D'après un philosophe (irlandais
qui plus et), "l'écriture est une tentative de mettre de l'ordre dans un
brouillon." En mettant en scène son "théâtre intérieur",
McGoohan aurait donc tenté d'y voir plus clair ? The Prisoner aurait été
pour lui une manière de conjurer le mal qui l'habitait: une sorte de
psychanalyse en fait. Ceci dit, ce chef d'oeuvre garde une grande part de mystère
et c'est ce qui le rend encore plus fascinant.
*****
Comment
ne pas penser à Proudhon ? :
"(...) Être gouverné, c'est
être gardé à vue, inspecté, espionné, dirigé, légiféré, réglementé,
parqué, endoctriné, prêché, contrôlé, estimé, apprécié, censuré,
commandé, par des êtres qui n'ont ni le titre, ni la science, ni la vertu.
Être gouverné, c'est être, à
chaque opération, à chaque transaction, à chaque mouvement, noté, enregistré,
recensé, tarifé, timbré, toisé, cotisé, patenté, licencié, autorisé,
apostillé, admonesté, empêché, réformé, redressé, corrigé.
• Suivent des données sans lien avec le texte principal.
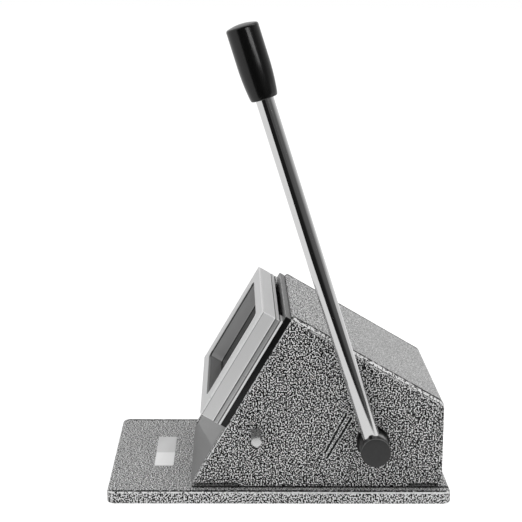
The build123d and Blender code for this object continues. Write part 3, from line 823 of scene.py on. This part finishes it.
def startTree(name, sizes):
    # a tree with one named input for each size, and the finish
    tree = bpy.data.node_groups.new(name, "GeometryNodeTree")
    tree.interface.new_socket("Geometry", in_out="INPUT", socket_type="NodeSocketGeometry")
    for label, start in sizes.items():
        socket = tree.interface.new_socket(label, in_out="INPUT", socket_type="NodeSocketFloat")
        socket.default_value = start
    tree.interface.new_socket("Finish", in_out="INPUT", socket_type="NodeSocketMaterial")
    tree.interface.new_socket("Geometry", in_out="OUTPUT", socket_type="NodeSocketGeometry")
    sheet = Sheet(tree)
    group = sheet.node("NodeGroupInput")
    return sheet, {socket.name: Value(sheet, socket) for socket in group.outputs if socket.name}


def endTree(sheet, feeds, shape):
    # one copy of the shape on each point, turned to its aim, then made real
    aim = sheet.value("GeometryNodeInputNamedAttribute", {"data_type": "FLOAT_VECTOR"}, {0: "aim"})
    turn = sheet.value("FunctionNodeAlignRotationToVector", {"axis": "Z"}, {"Vector": aim})
    copies = {"Points": feeds["Geometry"], "Instance": shape, "Rotation": turn}
    spread = sheet.value("GeometryNodeInstanceOnPoints", None, copies)
    real = sheet.value("GeometryNodeRealizeInstances", None, {"Geometry": spread})
    made = sheet.value("GeometryNodeSetMaterial", None, {"Geometry": real, "Material": feeds["Finish"]})
    sheet.node("NodeGroupOutput", None, {0: made})
    return sheet.tree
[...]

C'est, sous
prétexte d'utilité publique, et au nom de l'intérêt général, être mis à
contribution, exercé, rançonné, exploité, monopolisé, concussionné,
pressuré, mystifié, volé ; puis, à la moindre résistance, au premier mot de
plainte, réprimé, amendé, vilipendé, taxé, traqué, houspillé, assommé, désarmé,
garrotté, emprisonné, fusillé, mitrailler, jugé, condamné, déporté,
sacrifié, vendu, trahi, et pour comble, joué, berné, outragé, déshonoré.
Voilà le gouvernement, voilà sa justice, voilà sa morale !"
Proudhon, in Idée générale
de la Révolution au XIXe siècle, 1851.